Ah, he just sent me a random text about that vampire movie, so I assume it’s done and he’s free to talk. I texted him “So just FYI, if you act like a flippant prick when I offer to wear stockings, I’m not going to want to initiate such things in future.”
He replied, “I will take note.”
I find this reply somewhat unsatisfying, but I don’t want to get into a whole huge thing with him right now. I think I’ll go do something else and ignore my phone for a while.

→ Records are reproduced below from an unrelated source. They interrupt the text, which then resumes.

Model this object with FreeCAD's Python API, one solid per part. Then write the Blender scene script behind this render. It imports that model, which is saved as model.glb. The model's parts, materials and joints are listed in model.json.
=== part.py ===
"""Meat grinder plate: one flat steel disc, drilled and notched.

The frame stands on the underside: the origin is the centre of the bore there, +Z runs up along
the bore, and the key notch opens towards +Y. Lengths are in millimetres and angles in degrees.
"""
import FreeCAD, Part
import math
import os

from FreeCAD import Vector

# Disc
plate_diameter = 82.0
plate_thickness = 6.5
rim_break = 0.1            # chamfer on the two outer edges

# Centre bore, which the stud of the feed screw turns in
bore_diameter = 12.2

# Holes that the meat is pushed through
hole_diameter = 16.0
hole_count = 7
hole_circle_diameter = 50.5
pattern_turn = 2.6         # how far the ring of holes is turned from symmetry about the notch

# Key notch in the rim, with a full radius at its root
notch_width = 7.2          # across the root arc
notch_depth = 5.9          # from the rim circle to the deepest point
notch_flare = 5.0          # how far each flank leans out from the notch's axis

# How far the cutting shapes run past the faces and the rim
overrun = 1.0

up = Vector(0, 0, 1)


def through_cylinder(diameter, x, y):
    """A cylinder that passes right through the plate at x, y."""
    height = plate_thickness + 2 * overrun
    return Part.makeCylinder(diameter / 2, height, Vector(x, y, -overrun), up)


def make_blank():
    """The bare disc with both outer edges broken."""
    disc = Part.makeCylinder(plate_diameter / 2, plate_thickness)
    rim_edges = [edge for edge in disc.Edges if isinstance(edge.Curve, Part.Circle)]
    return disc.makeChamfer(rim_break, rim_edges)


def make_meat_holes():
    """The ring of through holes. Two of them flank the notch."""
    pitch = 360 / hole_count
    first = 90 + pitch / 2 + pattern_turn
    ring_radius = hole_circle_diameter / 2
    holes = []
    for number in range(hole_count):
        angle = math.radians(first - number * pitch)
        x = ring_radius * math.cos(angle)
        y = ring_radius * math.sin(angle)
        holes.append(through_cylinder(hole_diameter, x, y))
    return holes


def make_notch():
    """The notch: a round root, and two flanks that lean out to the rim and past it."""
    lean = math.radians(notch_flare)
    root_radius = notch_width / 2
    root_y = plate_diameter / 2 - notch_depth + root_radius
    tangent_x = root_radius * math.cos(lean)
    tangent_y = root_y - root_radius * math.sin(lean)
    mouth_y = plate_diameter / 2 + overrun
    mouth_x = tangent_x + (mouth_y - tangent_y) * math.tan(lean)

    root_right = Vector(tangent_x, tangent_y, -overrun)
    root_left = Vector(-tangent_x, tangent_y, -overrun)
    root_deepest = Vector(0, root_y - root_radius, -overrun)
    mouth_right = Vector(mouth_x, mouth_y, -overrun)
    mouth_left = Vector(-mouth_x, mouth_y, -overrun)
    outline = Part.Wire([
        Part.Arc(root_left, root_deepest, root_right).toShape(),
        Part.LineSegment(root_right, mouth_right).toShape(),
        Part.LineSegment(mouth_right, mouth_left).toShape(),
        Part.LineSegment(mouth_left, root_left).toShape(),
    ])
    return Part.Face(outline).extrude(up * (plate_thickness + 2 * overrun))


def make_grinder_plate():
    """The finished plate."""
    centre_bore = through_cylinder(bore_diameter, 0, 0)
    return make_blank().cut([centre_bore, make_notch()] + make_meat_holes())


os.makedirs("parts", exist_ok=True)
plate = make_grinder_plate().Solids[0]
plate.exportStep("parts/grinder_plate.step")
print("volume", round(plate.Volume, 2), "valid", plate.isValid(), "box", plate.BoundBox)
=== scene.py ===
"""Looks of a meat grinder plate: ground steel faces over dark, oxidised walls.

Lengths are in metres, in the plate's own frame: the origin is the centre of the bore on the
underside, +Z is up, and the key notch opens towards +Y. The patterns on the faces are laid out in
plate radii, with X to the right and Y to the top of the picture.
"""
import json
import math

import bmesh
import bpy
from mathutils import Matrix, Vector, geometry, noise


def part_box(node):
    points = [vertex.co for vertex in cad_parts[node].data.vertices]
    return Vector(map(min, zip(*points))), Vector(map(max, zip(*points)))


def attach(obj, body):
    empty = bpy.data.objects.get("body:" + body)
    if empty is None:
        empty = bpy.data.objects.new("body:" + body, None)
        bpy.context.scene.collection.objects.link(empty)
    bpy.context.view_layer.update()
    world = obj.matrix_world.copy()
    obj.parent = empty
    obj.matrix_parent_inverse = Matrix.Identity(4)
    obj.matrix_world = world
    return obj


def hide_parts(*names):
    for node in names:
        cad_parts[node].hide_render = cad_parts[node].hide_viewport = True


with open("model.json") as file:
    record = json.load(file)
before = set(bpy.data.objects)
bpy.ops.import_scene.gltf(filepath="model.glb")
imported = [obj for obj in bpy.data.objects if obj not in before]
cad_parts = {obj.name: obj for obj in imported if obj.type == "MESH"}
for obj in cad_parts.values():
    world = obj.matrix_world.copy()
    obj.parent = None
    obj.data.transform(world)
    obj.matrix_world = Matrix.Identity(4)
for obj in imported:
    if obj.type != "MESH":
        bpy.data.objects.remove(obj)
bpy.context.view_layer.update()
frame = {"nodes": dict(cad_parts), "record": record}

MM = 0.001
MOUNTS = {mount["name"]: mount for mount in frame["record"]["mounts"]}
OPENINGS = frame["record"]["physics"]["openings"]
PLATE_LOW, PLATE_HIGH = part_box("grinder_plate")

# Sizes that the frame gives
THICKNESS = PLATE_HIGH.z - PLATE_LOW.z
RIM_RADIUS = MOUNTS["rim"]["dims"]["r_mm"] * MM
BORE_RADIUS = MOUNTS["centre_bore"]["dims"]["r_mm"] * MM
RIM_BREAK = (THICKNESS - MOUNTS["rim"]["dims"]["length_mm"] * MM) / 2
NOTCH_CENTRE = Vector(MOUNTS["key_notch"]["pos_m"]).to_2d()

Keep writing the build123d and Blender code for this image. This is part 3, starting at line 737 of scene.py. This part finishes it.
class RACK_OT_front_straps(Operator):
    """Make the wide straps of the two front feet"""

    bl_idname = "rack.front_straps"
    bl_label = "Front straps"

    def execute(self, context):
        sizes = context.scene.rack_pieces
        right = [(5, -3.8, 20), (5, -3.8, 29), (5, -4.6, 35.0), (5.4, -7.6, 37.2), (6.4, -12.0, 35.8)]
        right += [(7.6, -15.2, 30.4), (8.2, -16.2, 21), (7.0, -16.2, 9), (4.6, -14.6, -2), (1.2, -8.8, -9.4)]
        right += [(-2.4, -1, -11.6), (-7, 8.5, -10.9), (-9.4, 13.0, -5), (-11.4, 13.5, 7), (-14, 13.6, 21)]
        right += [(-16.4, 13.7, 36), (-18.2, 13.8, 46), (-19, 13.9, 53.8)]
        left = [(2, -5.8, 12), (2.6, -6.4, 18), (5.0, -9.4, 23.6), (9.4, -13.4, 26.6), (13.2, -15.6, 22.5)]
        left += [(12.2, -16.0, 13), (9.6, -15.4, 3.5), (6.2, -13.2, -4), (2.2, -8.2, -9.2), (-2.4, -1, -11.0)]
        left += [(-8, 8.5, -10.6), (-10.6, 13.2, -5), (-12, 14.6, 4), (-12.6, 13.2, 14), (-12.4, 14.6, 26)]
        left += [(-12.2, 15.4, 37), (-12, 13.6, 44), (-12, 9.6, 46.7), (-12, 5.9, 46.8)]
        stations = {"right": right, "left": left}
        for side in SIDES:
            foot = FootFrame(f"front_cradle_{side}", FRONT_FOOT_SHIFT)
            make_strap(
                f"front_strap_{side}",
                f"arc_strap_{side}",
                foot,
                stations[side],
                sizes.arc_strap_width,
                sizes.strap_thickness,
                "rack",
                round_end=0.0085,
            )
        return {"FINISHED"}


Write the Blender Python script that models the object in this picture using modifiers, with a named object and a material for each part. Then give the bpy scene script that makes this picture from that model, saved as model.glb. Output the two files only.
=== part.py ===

But can I just say, The Bunny once came into the room with his dick taken out of his pants and got all petulant when I didn’t immediately look up from the book I was leafing through, see his exposed penis, and go mad with desire over him. The time we went to the sex club, he stood at the bar to order a drink and I stood right behind him, both of us clad only in towels; I happened to take a step back just as he attempted to playfully grind his ass against me, and he got all petulant over that. So he, of all people, should know how fucking stupid it feels to try to be sexy for someone who’s ignoring it/not noticing it/not responding positively. His behaviour tonight (and other times) is just pure bullshit.
What do you do when a partner wishes you’d initiate something more often (or you think they wish it) but when you do, more often than not they shut it down? Is there a way they met you halfway? How?